Genesis 5:22, 24 And Enoch walked with God after he begat Methuselah three hundred years, and begot sons and daughters. And Enoch walked with God and he was not; for God took him.
Chapter 5 lists 10 generations from Adam to Noah, from the Fall to the Flood. Except for Enoch, it says about all of them, ”and he died.” The Word shows that Adam’s Sin was passed on to all subsequent human beings, along with its curse and consequence, death. ”…You shall surely die.” ”Death reigned.” ”Many died through one man’s trespass.” Nothing is as certain…. No one escapes alive.

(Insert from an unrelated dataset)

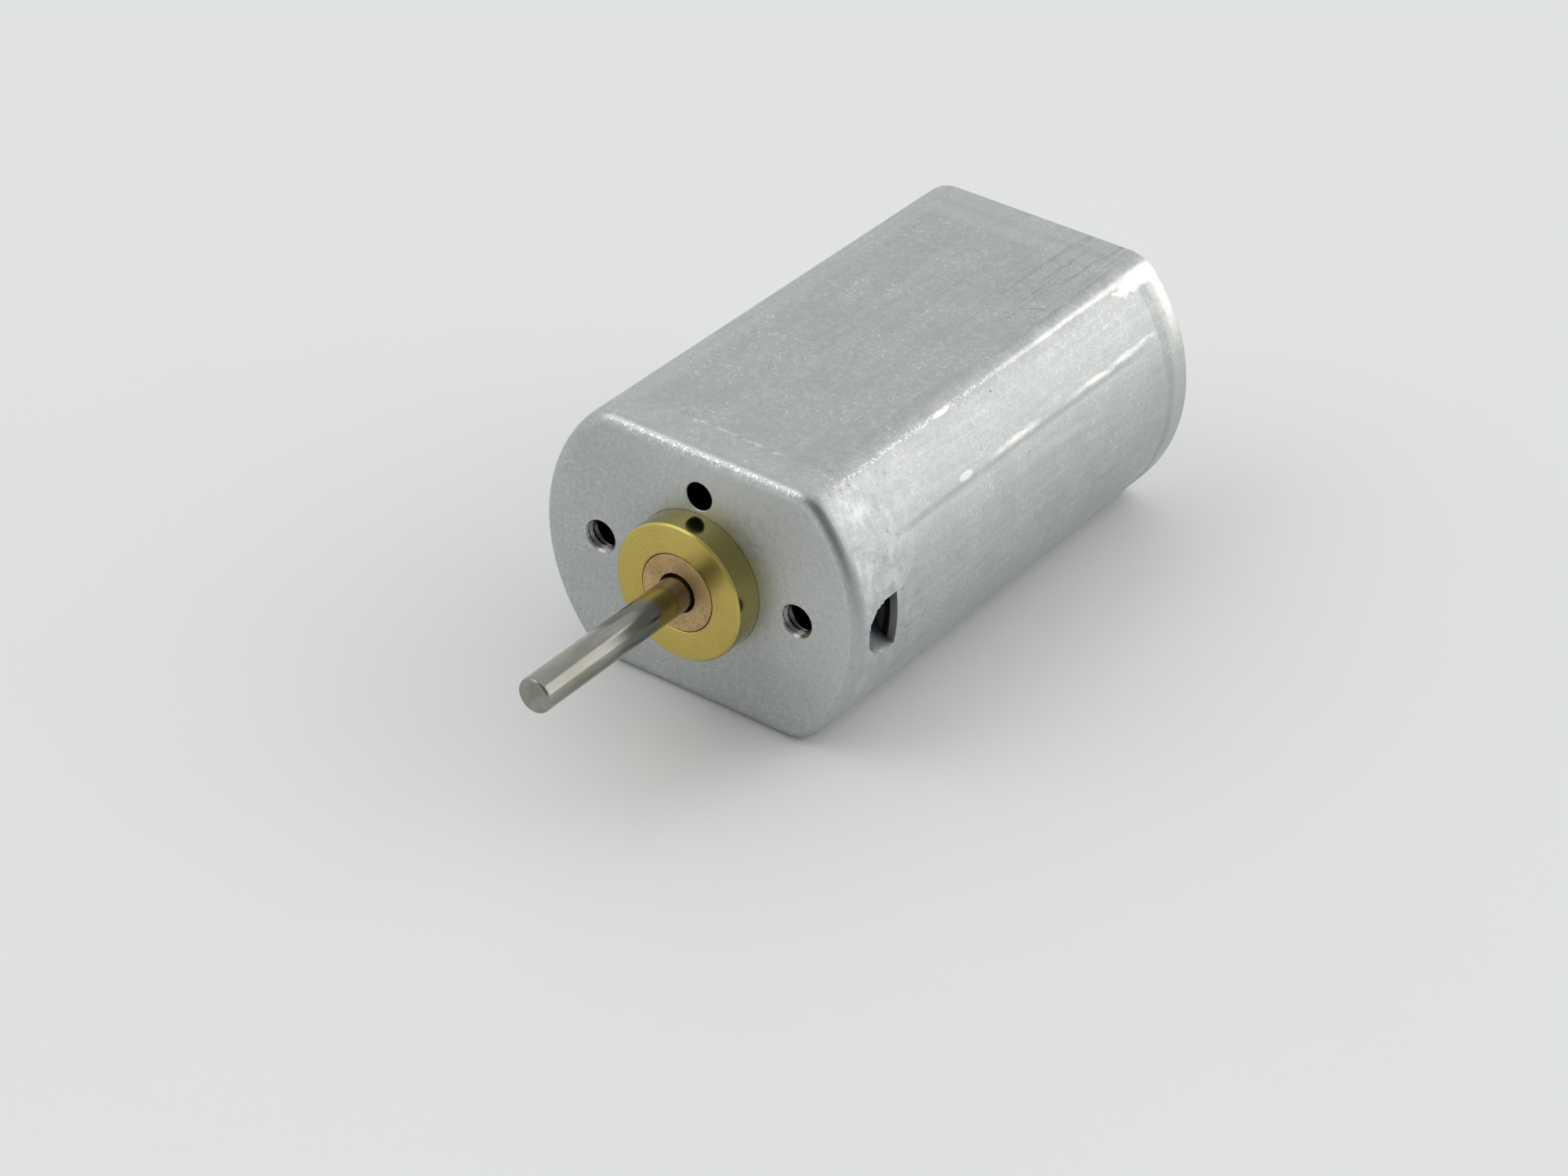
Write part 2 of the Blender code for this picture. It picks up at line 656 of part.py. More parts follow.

However, as if to be the exception that proves the rule, one man (and with Elijah, two) did not die, but was translated directly to heaven, the other world, the unseen realm, where God dwells. “For God took him.” Why? Why did two men in all of human history not die physically? They were sinners, too. The answer: to give people hope. There is another life; there is a resurrection. That hope became fact in Christ. And all believers in the Promise (Jesus Christ) have the same certain hope, like an anchor of the soul. And by the way, Enoch and Elijah did die: their bodies died and rose again in an instant. They were transformed suddenly, ”changed in the twinkling of an eye.”

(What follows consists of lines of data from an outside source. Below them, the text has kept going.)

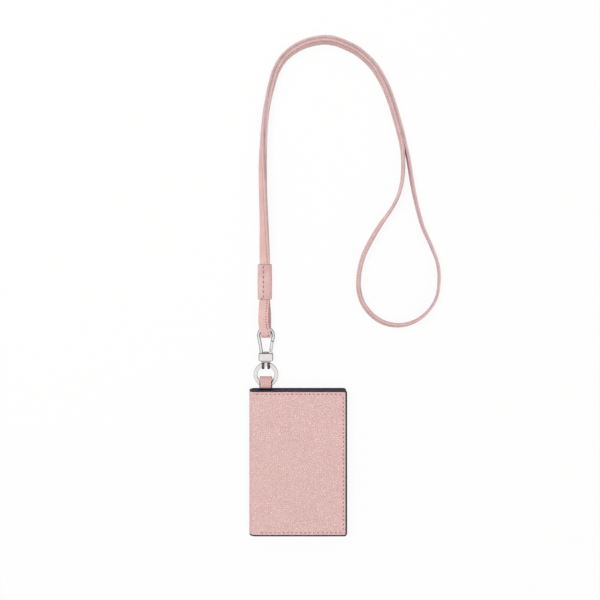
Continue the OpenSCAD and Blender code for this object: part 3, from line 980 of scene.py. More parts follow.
@dataclass
class Cover:
    """One cover of the wallet: outer leather, painted edge and stitches."""

    side: Side
    finishes: Finishes
    stitch_l: float = 1.65
    thread_w: float = 0.58
    thread_h: float = 0.42
    stitch_turn: float = 14.0
    stitches_from: dict[int, float] = field(default_factory=lambda: {-1: -29.4, 1: -33.4})
    groove_d: float = 0.18
    groove_half: float = 0.4
    groove_lead: float = 1.1
    rim: float = 0.98
    roll_d: float = 0.3
    roll_w: float = 0.55
    wave_d: float = 0.05
    bead_t: float = 2.0
    insets: tuple[float, ...] = (
        0.98, 1.06, 1.16, 1.3, 1.55, 1.9, 2.2, 2.45, 2.6, 2.75, 2.9, 3.05, 3.2, 3.35, 3.6, 4.0, 4.8,
    )
    bead: tuple[tuple[float, float, bool], ...] = (
        (1.4, 0.25, False), (1.22, 0.06, False), (0.85, 0.0, False), (0.5, 0.03, False),
        (0.18, 0.2, False), (0.04, 0.55, False), (0.0, 0.9, False), (0.0, 0.9, True),
        (0.04, 0.55, True), (0.18, 0.22, True), (0.5, 0.03, True), (0.85, 0.0, True),
        (1.22, 0.06, True), (1.4, 0.25, True),
    )

    def __post_init__(self) -> None:
        """Makes the sheet that the cover's pieces lie on."""
        self.sheet = BentSheet(self.side)

    @property
    def name(self) -> str:
        """The cover's name, front or back."""
        return self.side.value

    def build(self) -> None:
        """Builds the cover's pieces and dresses its plain ones."""
        self.leather()
        self.painted_edge()
        self.stitches()
        for node, finish in (("board", self.finishes.board), ("lining", self.finishes.lining)):
            dress_node(f"{self.name}_{node}", finish)

    def lines_across(self) -> np.ndarray:
        """Places along the sheet for the leather's grid."""
        bend = np.linspace(self.sheet.spine_a, self.sheet.bend_x, 20)
        flat = np.linspace(self.sheet.bend_x, SIZES.half_w - self.insets[-1], 30)
        rim = SIZES.half_w - np.array(self.insets[-2::-1])
        return np.concatenate([bend, flat[1:], rim])

    def lines_along(self) -> np.ndarray:
        """Places along Y for the leather's grid."""
        rim = SIZES.half_h - np.array(self.insets[:-1])
        field_lines = np.linspace(
            -SIZES.half_h + self.insets[-1], SIZES.half_h - self.insets[-1], 40
        )
        return np.concatenate([-rim, field_lines, rim[::-1]])

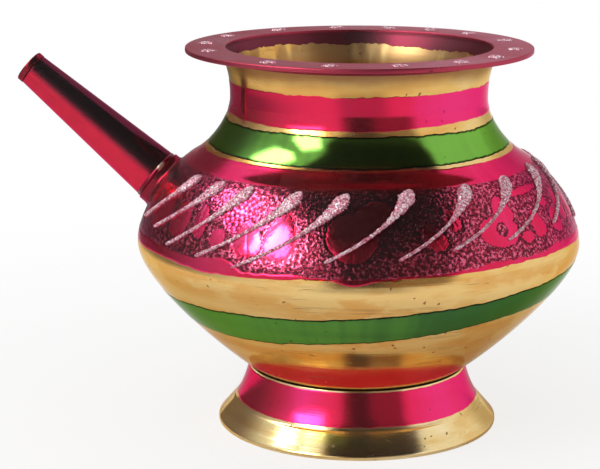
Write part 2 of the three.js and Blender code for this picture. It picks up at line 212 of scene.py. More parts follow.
class Shape:
    """Turns grids of points into closed, smooth-shaded objects."""

    SHARP = math.radians(38.0)

    @staticmethod
    def quads(rings: int, points: int, ring_loop: bool, point_loop: bool) -> Array:
        """Lists the four corners of each cell in a grid of rings by points.

        Args:
            rings: number of rings.
            points: number of points in each ring.
            ring_loop: whether the last ring joins the first.
            point_loop: whether the last point of a ring joins its first.

        Returns:
            Corner numbers, four to a row.
        """
        ring = np.arange(rings if ring_loop else rings - 1)[:, None]
        point = np.arange(points if point_loop else points - 1)[None, :]
        next_ring, next_point = (ring + 1) % rings * points, (point + 1) % points
        ring = ring * points
        corners = (ring + point, next_ring + point, next_ring + next_point, ring + next_point)
        return np.stack(np.broadcast_arrays(*corners), axis=-1).reshape(-1, 4)

    @staticmethod
    def volume(vertices: Array, faces: list[Array]) -> float:
        """Measures the signed volume inside the faces; it is positive where they point out.

        Args:
            vertices: one row of x, y, z for each vertex.
            faces: arrays of corner numbers.

        Returns:
            The volume, in the vertices' unit cubed.
        """
        total = 0.0
        for group in faces:
            first = vertices[group[:, 0]]
            for k in range(1, group.shape[1] - 1):
                second, third = vertices[group[:, k]], vertices[group[:, k + 1]]
                total += float(np.einsum("ij,ij->i", first, np.cross(second, third)).sum())
        return total / 6.0

    @classmethod
    def make(cls, name: str, vertices: Array, faces: list[Array], marks: Marks | None = None) -> Piece:
        """Makes an object from vertices in millimetres and groups of faces.

        Args:
            name: the piece's name.
            vertices: one row of x, y, z for each vertex.
            faces: arrays of corner numbers, each with one number of corners to a face.
            marks: values kept at the vertices for the finish to read, by name.

        Returns:
            The object, linked to the scene, with its faces pointing out.
        """
        if cls.volume(vertices, faces) < 0.0:
            faces = [group[:, ::-1] for group in faces]
        mesh = bpy.data.meshes.new(name)
        mesh.vertices.add(len(vertices))
        mesh.vertices.foreach_set("co", (vertices * MM).astype(np.float32).ravel())
        corners = np.concatenate([group.ravel() for group in faces])
        sizes = np.concatenate([np.full(len(group), group.shape[1]) for group in faces])
        mesh.loops.add(len(corners))
        mesh.loops.foreach_set("vertex_index", corners.astype(np.int32))
        mesh.polygons.add(len(sizes))
        mesh.polygons.foreach_set("loop_start", (np.cumsum(sizes) - sizes).astype(np.int32))
        mesh.update(calc_edges=True)
        mesh.validate()
        mesh.shade_smooth()
        mesh.set_sharp_from_angle(angle=cls.SHARP)
        keep(mesh, marks or {})
        return placed(name, mesh)

    @classmethod
    def hoop(cls, name: str, grid: Array, marks: Marks | None = None) -> Piece:
        """Joins closed cross-sections, one after the other, into a closed hoop.

        Args:
            name: the piece's name.
            grid: points by cross-section, by point, by axis, in millimetres.
            marks: values for each point of the grid, by name.

        Returns:
            The object.
        """
        faces = cls.quads(grid.shape[0], grid.shape[1], True, True)
        return cls.make(name, grid.reshape(-1, 3), [faces], marks)

    @classmethod
    def skin(cls, name: str, face: Array, back: Array, marks: Marks) -> Piece:
        """Joins the face and the back of a film that goes right round; its marks are 0 at the back.

        Args:
            name: the piece's name.
            face: points of the face, by azimuth and by row.
            back: points of the back, in the opposite order.
            marks: values for each point of the face, by name.

        Returns:
            The object.
        """
        hidden = np.zeros(back.shape[:2])
        kept = {mark: np.concatenate([np.broadcast_to(values, face.shape[:2]), hidden], axis=1)
                for mark, values in marks.items()}
        return cls.hoop(name, np.concatenate([face, back], axis=1), kept)

    @classmethod
    def strip(cls, name: str, grid: Array) -> Piece:
        """Joins closed cross-sections into a body with a cap on its first and last one.

        Args:
            name: the piece's name.
            grid: points by cross-section, by point, by axis, in millimetres.

        Returns:
            The object.
        """
        count, points = grid.shape[:2]
        first = np.arange(points)[None, :]
        caps = [first, (count - 1) * points + first[:, ::-1]]
        return cls.make(name, grid.reshape(-1, 3), [cls.quads(count, points, False, True), *caps])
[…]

The translation of Enoch was a foreshadowing of the bodily resurrection of Jesus and of the general resurrection to life of all believers in Christ. Hope: if it could happen to Enoch it could happen to me. And Jesus makes it happen.
Enoch’s response to God’s word and promise was that he ”walked with God.” This means he had faith, he believed God. He was, like all of us, a sinner, but he turned to God when he sinned and received grace, mercy, and forgiveness. The good news is: we can respond to the Good News with instant repentance, forgiveness, and faith. We, too, may walk with God by faith in Christ, and find resurrection life.